Before the preliminary screening by the FSC, an advisory panel to the head of Korea’s financial watchdog, the Financial Supervisory Service, will evaluate the eligibility of applicants’ business models.

The new banks’ operations will not be limited to consumer loans, but will also cover business credit for small and midsized enterprises.

Debit card products of Kakao Bank, South Korea's internet-only bank (Kakao Bank) Debit card products of Kakao Bank, South Korea's internet-only bank (Kakao Bank)
This comes ahead of a new special act aimed at deregulation that takes effect in January next year. The bill, which passed the parliament in September this year, allows a business entity devoted to information and communications technology to own a maximum of 34 percent of shares of an online-only banking firm, up from the 4 percent threshold as stipulated in Korea’s Banking Act.

The FSC seeks to invite new “small-sized, yet highly specialized” banking entities owned by Korean ICT companies, amid “lackluster competition in the domestic banking industry,” it said in a release Sunday.
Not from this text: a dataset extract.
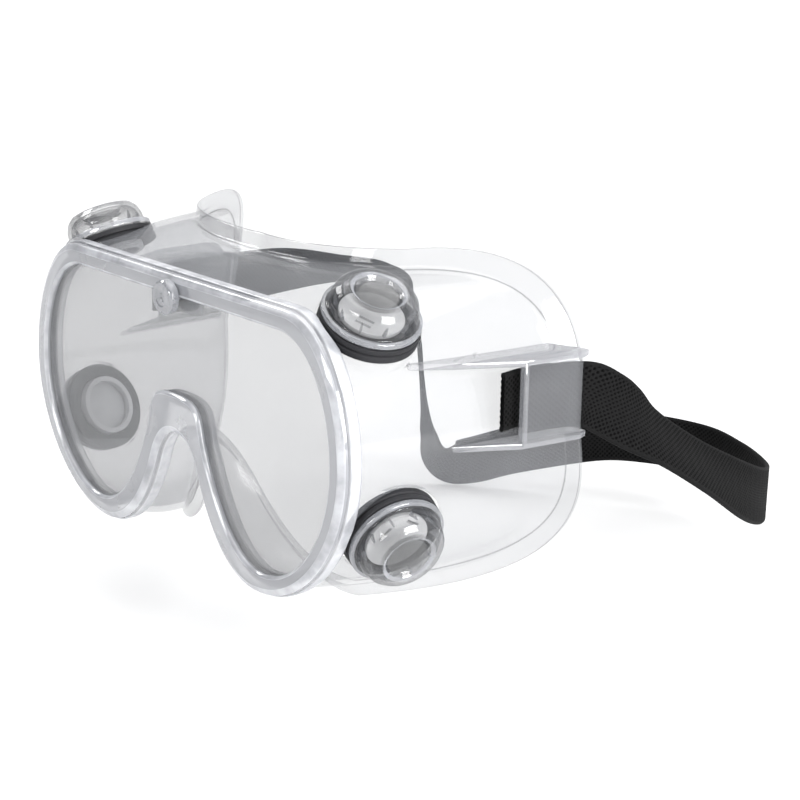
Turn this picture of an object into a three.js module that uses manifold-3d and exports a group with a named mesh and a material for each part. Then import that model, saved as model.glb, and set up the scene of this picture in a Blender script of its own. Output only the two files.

Korea is home to two players in the branchless banking industry. Both players, K bank and Kakao Bank, began operations in 2017, but both were met with their de facto parent companies’ upper bar in ownership.

The Banking Act banned nonbanking entities from holding over 4 percent of shares with voting rights, to prevent the nonbanking companies’ abuse of bank capital, forcing the parent companies of K bank and Kakao Bank to come up with a consortium made up of shareholders including financial institutions.

The regulation has hampered the decision-making process of internet-only banks, such as decisions related to paid-in capital increase, in case of capital shortage.